12. Withholding for Taxes. The Company may withhold from any payment made by it under this Plan such amount or amounts as may be required for purposes of complying with the tax withholding or other provisions of the Internal Revenue Code or the Social Security Act or any state's income tax act or for purposes of paying any estate, inheritance or other tax attributable to any amounts payable hereunder.

13. Employment Rights. This Plan is not a contract of employment, and participation in this Plan will not give any participant the right to be retained in the employ of the Company, nor any right or claim to any benefit under this Plan, unless the right or claim has specifically accrued under this Plan.

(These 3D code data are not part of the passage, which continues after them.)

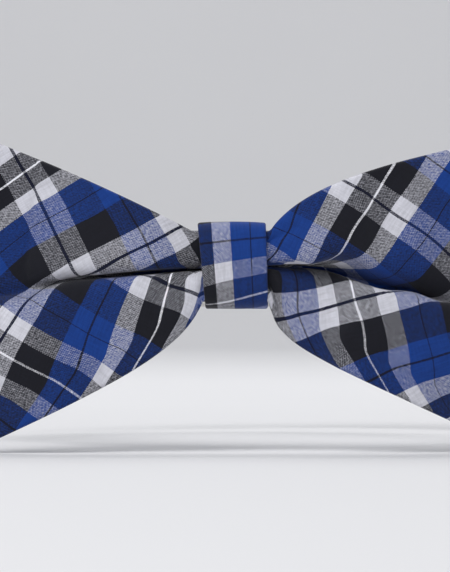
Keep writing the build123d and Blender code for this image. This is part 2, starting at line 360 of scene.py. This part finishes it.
def thread_material():
    """Twisted navy sewing thread."""
    n = Nodes("thread")
    place = object_place(n)
    diagonal = {"bands_direction": "DIAGONAL"}
    ply = n.add("ShaderNodeTexWave", diagonal, Vector=place, Scale=900.0, Distortion=1.5).outputs["Fac"]
    colour = n.blend(ply, (0.010, 0.014, 0.050, 1), (0.035, 0.045, 0.120, 1))
    bump = n.add("ShaderNodeBump", Strength=0.5, Distance=0.00006, Height=ply)
    n.set(Base_Color=colour, Roughness=0.55, Sheen_Weight=0.2, Normal=bump.outputs[0])
    return n.material


def nickel_material():
    """Nickel plate with fine rub marks, a little darker where it is handled less."""
    n = Nodes("nickel")
    place = object_place(n)
    drawn = n.add("ShaderNodeMapping", Vector=place, Scale=(240.0, 240.0, 2600.0)).outputs[0]
    rub = n.noise(drawn, 1.0, 3.0)
    cloud = n.noise(place, 260.0, 3.0)
    colour = n.blend(cloud, (0.56, 0.54, 0.50, 1), (0.74, 0.73, 0.70, 1))
    bump = n.add("ShaderNodeBump", Strength=0.12, Distance=0.00005, Height=rub)
    n.set(Base_Color=colour, Metallic=1.0, Roughness=n.remap(rub, 0.22, 0.42), Normal=bump.outputs[0])
    return n.material


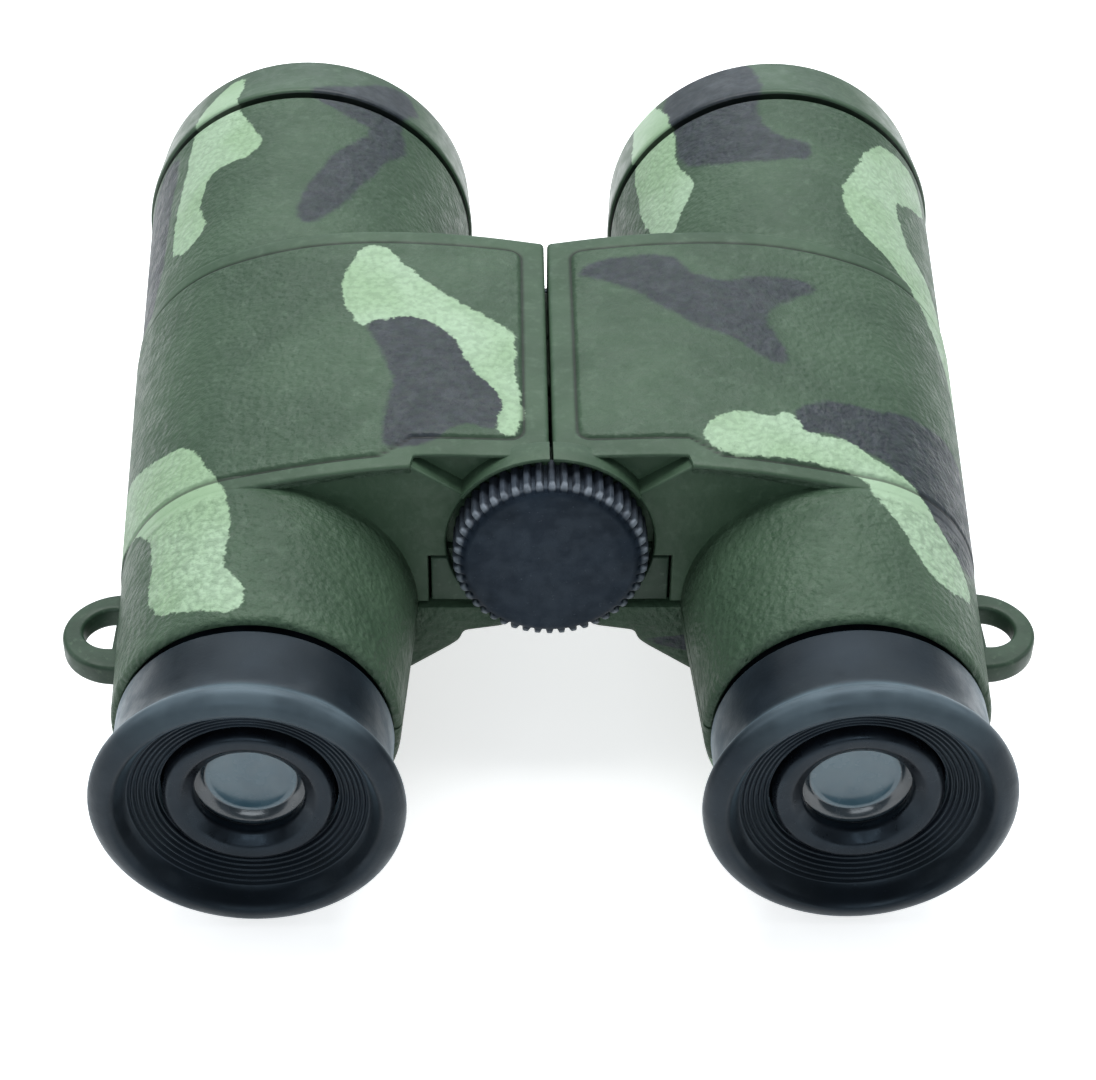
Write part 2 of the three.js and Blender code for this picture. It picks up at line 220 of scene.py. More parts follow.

14. Trustee and Company Determinations Final. Each determination provided for in this Plan shall be made by the Trustees of the Profit-Sharing Plan or the Company under such procedures as may from time to time be prescribed by such Trustees or the Company, as the case may be, and shall be made in the absolute discretion of such Trustees of the Company, as the case may be. Any such determination shall be conclusive on all persons.

15. Amendment or Termination. The Company may in its sole discretion terminate or amend this Plan at any time. No such termination or amendment shall change the credits to or adjustments of a participant's bookkeeping account as set forth in Paragraphs 4-6 or alter his or her right to receive a distribution thereof in accordance with Paragraph 7; provided, however, that if the Company is liquidated, it shall have the exclusive right to determine the value of each participant's bookkeeping accounts, as of a date established by the Trustees and to pay any unpaid distributions in any manner which the Trustees determine to be just and equitable.

16. Successors. Unless otherwise agreed to, this Plan is binding on and will inure to the benefit of any successor to the Company, whether by way of merger, consolidation, purchase or otherwise.

17. Controlling Law. This Plan shall be construed in accordance with the laws of the State of Illinois.